Ensuite, nos confrères de la confédération générale des travailleurs de la France (Cgt-France) et la Cfdt ont demandé à nous rencontrer, de retour, d’une mission effectuée au Togo et nous avons marqué notre accord. Et c’est ce vendredi à 09 heures que le ministre Sounton nous appelle pour dire que le Chef de l’Etat veut nous rencontrer à 11h30 quand on lui a donné notre agenda. C’est donc dire qu’il est bien au courant. Donc, par fraternité et respect à l’autorité, nous avons demandé s’ils peuvent déplacer la rencontre pour l’après-midi. Après, c’est le conseiller technique au dialogue social du ministre du travail qu’on envoie soliloquer, c’est-à-dire, faire des débats solitaires et mentir au peuple, disant que le chef de l’Etat a appelé mais qu’on l’a laissé poireauter jusqu’à 15 heures. Nous n’avons jamais dit au ministre Sounton que nous irions, ce matin-là, rencontrer le chef de l’Etat. S’il lui a dit cela, alors, il a fait économie de vérité.

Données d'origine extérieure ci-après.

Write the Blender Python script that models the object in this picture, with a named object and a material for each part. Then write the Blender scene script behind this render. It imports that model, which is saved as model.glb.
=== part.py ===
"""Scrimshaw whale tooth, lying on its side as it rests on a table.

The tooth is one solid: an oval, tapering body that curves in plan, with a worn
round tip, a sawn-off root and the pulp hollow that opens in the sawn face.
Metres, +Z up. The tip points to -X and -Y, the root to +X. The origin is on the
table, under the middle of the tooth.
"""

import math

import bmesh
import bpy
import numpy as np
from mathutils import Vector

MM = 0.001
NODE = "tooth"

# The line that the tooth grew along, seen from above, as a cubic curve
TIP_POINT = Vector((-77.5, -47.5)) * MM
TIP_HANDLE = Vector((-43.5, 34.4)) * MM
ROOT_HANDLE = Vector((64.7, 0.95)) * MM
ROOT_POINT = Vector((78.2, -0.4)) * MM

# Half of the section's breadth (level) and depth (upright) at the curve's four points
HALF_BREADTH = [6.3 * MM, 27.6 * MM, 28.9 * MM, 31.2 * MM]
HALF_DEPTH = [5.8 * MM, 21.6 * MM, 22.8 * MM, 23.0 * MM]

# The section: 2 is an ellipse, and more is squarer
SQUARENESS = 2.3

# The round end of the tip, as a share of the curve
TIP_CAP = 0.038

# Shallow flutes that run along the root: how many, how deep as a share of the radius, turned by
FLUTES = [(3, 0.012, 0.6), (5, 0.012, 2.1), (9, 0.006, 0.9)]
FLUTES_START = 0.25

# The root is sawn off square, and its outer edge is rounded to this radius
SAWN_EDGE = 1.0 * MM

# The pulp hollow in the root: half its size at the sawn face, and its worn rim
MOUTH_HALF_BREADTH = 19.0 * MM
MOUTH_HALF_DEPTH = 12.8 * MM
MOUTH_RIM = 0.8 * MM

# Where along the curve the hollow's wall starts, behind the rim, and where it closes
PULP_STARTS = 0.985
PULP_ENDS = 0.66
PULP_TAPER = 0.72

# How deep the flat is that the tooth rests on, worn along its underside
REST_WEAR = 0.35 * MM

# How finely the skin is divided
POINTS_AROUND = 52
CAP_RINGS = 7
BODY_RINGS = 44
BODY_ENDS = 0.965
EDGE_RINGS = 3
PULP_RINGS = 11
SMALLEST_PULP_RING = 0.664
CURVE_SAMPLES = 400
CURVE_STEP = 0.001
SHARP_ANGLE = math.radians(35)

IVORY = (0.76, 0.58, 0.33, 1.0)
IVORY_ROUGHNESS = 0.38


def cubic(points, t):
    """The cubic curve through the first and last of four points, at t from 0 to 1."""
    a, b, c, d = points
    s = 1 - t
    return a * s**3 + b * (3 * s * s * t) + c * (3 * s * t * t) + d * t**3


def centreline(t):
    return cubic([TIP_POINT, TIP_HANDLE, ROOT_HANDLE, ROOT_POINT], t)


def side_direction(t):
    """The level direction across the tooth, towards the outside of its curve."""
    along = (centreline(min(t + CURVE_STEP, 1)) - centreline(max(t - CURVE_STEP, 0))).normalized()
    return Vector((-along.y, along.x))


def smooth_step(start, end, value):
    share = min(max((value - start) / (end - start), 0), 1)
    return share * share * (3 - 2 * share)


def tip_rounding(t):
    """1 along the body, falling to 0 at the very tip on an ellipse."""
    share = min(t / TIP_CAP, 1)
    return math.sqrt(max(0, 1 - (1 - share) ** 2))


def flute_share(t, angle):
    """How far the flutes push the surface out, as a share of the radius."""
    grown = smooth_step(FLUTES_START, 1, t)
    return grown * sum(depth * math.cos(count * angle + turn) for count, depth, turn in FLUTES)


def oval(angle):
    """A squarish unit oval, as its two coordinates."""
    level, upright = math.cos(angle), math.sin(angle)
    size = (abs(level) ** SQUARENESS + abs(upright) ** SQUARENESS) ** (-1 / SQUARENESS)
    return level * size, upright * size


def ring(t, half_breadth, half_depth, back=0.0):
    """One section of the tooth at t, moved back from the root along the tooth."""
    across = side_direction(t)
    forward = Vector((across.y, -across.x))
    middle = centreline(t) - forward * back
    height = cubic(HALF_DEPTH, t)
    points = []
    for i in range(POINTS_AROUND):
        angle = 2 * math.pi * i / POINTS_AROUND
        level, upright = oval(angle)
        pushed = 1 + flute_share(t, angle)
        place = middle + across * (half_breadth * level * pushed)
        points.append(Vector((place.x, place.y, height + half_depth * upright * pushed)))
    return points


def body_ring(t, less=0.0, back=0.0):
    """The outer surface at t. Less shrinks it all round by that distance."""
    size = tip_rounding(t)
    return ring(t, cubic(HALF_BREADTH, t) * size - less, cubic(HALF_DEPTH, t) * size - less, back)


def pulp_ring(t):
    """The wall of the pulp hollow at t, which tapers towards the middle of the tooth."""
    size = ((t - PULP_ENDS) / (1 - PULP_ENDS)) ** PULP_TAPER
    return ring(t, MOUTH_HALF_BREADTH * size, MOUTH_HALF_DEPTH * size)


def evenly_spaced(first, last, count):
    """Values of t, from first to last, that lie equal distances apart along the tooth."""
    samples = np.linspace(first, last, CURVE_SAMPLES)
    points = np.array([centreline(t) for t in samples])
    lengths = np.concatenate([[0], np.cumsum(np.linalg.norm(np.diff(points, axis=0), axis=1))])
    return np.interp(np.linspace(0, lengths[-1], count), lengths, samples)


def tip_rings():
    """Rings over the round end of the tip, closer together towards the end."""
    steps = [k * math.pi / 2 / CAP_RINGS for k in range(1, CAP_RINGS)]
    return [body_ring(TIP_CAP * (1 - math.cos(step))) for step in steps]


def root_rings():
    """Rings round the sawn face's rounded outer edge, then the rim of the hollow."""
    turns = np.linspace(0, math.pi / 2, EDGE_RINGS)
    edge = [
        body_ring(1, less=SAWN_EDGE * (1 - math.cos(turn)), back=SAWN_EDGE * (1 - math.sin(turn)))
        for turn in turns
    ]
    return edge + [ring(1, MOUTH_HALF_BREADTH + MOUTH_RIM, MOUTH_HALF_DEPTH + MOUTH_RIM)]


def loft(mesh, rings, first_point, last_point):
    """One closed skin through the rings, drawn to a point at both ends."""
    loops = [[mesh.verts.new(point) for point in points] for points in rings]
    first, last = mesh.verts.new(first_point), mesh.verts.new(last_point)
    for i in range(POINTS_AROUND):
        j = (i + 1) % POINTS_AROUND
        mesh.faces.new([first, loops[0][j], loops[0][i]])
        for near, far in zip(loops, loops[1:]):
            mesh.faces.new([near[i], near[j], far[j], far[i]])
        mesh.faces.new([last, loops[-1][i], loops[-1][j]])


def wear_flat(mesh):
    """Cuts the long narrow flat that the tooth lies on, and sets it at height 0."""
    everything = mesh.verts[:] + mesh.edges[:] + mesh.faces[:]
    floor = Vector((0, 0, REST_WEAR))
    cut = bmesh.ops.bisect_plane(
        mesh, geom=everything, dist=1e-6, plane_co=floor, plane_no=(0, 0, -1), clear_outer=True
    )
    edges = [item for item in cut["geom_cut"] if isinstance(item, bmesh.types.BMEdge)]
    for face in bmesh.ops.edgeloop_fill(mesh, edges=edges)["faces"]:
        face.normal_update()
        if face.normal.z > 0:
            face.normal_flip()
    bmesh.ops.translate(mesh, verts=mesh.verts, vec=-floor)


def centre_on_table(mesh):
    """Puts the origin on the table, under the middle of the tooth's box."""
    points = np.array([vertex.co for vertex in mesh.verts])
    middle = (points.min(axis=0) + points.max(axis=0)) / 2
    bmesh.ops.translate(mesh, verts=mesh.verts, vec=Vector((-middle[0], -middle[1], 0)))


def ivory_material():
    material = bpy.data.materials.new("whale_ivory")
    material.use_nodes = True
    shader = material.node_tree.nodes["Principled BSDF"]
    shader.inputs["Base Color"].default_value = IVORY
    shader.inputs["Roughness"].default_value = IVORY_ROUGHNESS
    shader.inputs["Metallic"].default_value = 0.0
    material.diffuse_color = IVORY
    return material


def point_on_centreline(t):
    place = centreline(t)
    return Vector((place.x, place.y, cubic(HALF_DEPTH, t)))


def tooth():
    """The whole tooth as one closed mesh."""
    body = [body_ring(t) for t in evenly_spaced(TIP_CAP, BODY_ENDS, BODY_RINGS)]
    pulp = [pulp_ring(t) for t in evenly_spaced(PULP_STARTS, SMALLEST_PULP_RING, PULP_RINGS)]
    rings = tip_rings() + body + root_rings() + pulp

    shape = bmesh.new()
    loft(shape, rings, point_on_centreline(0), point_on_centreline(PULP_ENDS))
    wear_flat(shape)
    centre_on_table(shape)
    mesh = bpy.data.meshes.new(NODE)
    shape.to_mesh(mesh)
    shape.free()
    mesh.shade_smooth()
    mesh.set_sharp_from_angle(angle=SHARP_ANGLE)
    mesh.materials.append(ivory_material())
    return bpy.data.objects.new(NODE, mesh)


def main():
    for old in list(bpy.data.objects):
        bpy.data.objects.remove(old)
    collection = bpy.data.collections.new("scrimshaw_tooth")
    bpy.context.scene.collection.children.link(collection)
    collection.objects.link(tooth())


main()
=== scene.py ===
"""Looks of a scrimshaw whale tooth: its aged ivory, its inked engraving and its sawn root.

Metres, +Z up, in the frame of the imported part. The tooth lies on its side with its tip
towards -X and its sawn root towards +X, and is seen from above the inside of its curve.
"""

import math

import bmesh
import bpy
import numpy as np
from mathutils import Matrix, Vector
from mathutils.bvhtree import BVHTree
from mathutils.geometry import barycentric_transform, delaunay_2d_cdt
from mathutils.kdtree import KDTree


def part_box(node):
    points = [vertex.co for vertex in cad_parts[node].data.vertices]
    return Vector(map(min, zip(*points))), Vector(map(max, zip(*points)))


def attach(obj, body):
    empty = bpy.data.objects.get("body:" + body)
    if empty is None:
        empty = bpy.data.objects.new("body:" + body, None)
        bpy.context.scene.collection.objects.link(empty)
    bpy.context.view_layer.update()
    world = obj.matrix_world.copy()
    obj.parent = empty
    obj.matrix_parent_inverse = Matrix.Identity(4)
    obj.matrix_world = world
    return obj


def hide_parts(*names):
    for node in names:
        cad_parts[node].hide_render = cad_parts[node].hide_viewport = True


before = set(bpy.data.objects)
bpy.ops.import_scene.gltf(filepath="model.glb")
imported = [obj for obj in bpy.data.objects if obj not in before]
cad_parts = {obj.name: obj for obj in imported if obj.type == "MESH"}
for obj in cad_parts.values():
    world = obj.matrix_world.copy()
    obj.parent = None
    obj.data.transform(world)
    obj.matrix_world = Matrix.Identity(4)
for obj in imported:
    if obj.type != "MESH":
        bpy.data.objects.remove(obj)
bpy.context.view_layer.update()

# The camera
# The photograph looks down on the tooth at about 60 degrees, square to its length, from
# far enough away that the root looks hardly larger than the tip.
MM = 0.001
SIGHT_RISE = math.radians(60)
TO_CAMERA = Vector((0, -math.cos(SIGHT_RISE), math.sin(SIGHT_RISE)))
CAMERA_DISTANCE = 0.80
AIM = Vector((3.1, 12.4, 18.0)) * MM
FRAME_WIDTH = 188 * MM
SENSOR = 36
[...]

Vos attentes à l’endroit du gouvernement
Il y a notre plateforme revendicative qu’il banalise. Il y a aussi le secteur de la justice. Ce que nous attendons et qui fait partie des préalables, c’est la restitution de toutes les défalcations opérées illégalement sur les salaires des gens. Nous sommes d’accord pour les défalcations lorsqu’il s’agit de nouvelles revendications. L’article 25 de la loi qui gouverne la grève n’a jamais dit qu’il faut faire des défalcations à tort et à travers lorsqu’il s’agit des droits acquis. Et lorsqu’il s’agit de la question des libertés, on ne doit pas défalquer. Le gouvernement ne sait donc pas là où il va. Nous sommes déterminés à aller jusqu’au bout. Ils peuvent nous emprisonner, encore que les magistrats sont en mouvement de cinq jours. Je ne sais par quelle alchimie ils le feront. Nous attendons qu’il y ait un dégel sur le plan social. Mais ça dépendra de ce que le gouvernement va mettre dans le plan. S’ils viennent les mais vides, cela veut dire que le mouvement va se poursuivre ».
Noël CHADARE, Secrétaire général de la COSI-BENIN
« Boni Yayi a manqué l’occasion de faire baisser la tension »
« Moi, j’ai été stupéfait après cette sortie. J’attendais de voir un Chef d’Etat prendre vraiment la mesure de la situation de crise dans laquelle nous sommes pour dire des paroles d’apaisement. Mais, j’ai constaté que c’est le contraire. J’ai vu en lui un homme qui voit le mal partout. Un peu partout, il y a Talon, et mon pays souffre désormais de la « talonphobie ». On entend que les gens en veulent à sa personne, l’enfer, c’est le syndicalisme. C’est Talon qui serait leur commanditaire. Mais, je suis désolé. Il n’a pas pris la mesure de la situation. Nous, nous n’avons rien à foutre avec Talon. Moi, je ne le connais pas et il faut dire que si nous nous battons, c’est pour les libertés démocratiques. Allez jusqu’à dire qu’on a versé un produit sur le corps, c’est dommage. J’ai été très choqué qu’il banalise ce que nous autres, avons vécu ce jour-là. Je crois que ça signifie, quelque part, que ce qui nous est arrivé a été commandité au plus haut niveau. C’est bien dommage qu’on voit le mal partout. Si on n’avait pas été gazé, et que cette marche avait eu lieu tranquillement, on n’en serait pas là, aujourd’hui, à aller en grève. J’ai été vraiment déçu. Il a manqué vraiment une occasion de faire baisser la tension. Il devait se mettre au-dessus de la mêlée et ne pas tenir ces propos. Notre pays ne mérite pas ce qui arrive ».